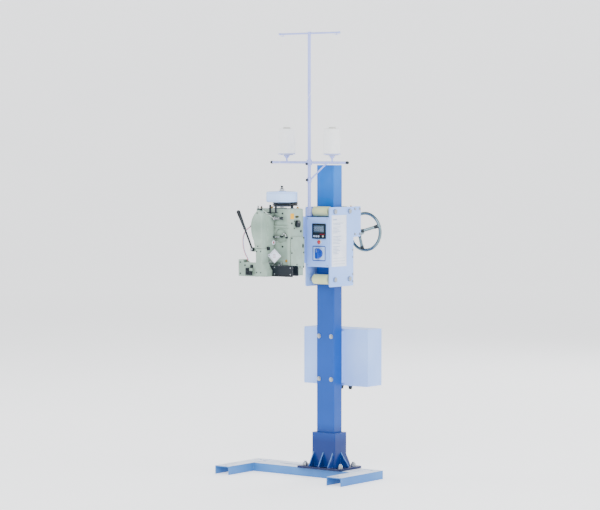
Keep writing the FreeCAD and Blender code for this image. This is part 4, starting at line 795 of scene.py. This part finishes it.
---
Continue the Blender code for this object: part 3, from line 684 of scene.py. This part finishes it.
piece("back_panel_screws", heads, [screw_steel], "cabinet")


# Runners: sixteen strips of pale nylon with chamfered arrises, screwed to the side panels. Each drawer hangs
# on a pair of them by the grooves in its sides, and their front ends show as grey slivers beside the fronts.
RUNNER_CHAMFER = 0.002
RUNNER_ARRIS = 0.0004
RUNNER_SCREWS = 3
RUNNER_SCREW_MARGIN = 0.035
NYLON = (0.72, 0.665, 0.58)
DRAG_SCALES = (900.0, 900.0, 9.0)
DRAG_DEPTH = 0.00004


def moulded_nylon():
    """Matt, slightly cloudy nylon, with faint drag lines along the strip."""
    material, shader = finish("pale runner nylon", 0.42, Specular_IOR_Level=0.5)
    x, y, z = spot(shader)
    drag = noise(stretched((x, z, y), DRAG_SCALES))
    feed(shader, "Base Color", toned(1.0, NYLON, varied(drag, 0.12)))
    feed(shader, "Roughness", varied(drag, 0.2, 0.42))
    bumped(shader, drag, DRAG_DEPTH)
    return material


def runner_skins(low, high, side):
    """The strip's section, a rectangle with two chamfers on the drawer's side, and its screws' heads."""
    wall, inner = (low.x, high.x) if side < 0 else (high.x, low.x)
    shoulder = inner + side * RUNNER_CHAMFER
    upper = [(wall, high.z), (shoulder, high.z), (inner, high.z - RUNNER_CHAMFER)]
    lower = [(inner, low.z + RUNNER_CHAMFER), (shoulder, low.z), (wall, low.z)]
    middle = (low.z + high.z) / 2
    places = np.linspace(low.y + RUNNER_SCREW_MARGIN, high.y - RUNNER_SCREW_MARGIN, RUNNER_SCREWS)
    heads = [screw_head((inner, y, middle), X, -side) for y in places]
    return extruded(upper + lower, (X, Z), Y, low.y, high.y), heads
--
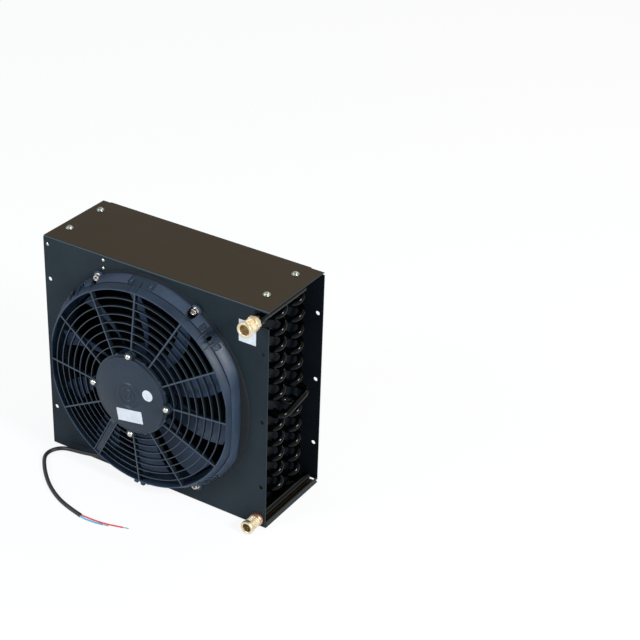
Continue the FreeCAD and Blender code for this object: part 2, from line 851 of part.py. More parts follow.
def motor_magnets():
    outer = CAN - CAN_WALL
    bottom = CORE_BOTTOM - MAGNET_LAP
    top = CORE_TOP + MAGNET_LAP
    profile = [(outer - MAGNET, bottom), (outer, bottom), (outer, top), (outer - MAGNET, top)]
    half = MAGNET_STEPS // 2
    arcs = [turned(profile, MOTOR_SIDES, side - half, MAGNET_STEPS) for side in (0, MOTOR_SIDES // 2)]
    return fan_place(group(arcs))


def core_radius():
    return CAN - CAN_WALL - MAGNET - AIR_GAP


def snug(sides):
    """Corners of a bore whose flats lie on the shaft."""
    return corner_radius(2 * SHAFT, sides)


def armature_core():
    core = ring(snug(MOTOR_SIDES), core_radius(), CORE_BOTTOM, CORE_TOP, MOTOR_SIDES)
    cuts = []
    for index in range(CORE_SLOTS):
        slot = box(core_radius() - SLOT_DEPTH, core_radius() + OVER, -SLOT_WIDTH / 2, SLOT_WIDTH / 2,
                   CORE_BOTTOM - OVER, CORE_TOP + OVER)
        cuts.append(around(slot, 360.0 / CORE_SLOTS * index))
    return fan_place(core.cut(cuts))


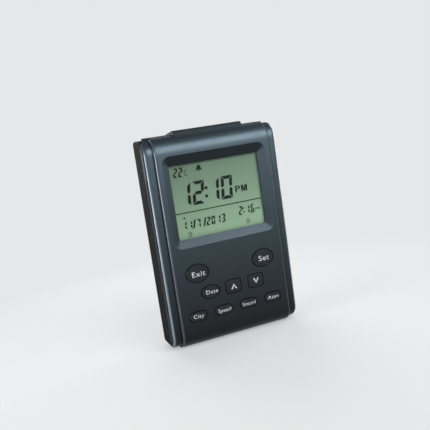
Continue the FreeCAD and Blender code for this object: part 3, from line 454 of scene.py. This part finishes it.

**Given request**
Within the listing above, the range opens at the line with "More parts follow." and closes at the line with "454 of scene.py. This part finishes it.". Reproduce exactly the lines of that range, including both ends.

**Answer to the problem**
Continue the FreeCAD and Blender code for this object: part 2, from line 851 of part.py. More parts follow.
def motor_magnets():
    outer = CAN - CAN_WALL
    bottom = CORE_BOTTOM - MAGNET_LAP
    top = CORE_TOP + MAGNET_LAP
    profile = [(outer - MAGNET, bottom), (outer, bottom), (outer, top), (outer - MAGNET, top)]
    half = MAGNET_STEPS // 2
    arcs = [turned(profile, MOTOR_SIDES, side - half, MAGNET_STEPS) for side in (0, MOTOR_SIDES // 2)]
    return fan_place(group(arcs))


def core_radius():
    return CAN - CAN_WALL - MAGNET - AIR_GAP


def snug(sides):
    """Corners of a bore whose flats lie on the shaft."""
    return corner_radius(2 * SHAFT, sides)


def armature_core():
    core = ring(snug(MOTOR_SIDES), core_radius(), CORE_BOTTOM, CORE_TOP, MOTOR_SIDES)
    cuts = []
    for index in range(CORE_SLOTS):
        slot = box(core_radius() - SLOT_DEPTH, core_radius() + OVER, -SLOT_WIDTH / 2, SLOT_WIDTH / 2,
                   CORE_BOTTOM - OVER, CORE_TOP + OVER)
        cuts.append(around(slot, 360.0 / CORE_SLOTS * index))
    return fan_place(core.cut(cuts))


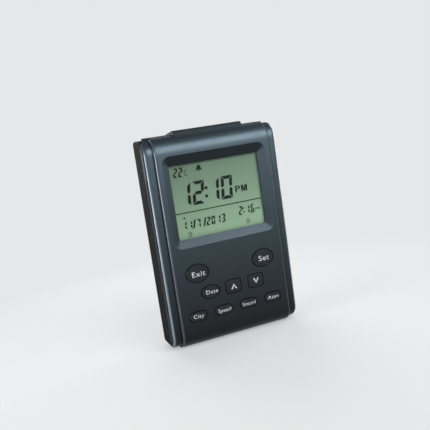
Continue the FreeCAD and Blender code for this object: part 3, from line 454 of scene.py. This part finishes it.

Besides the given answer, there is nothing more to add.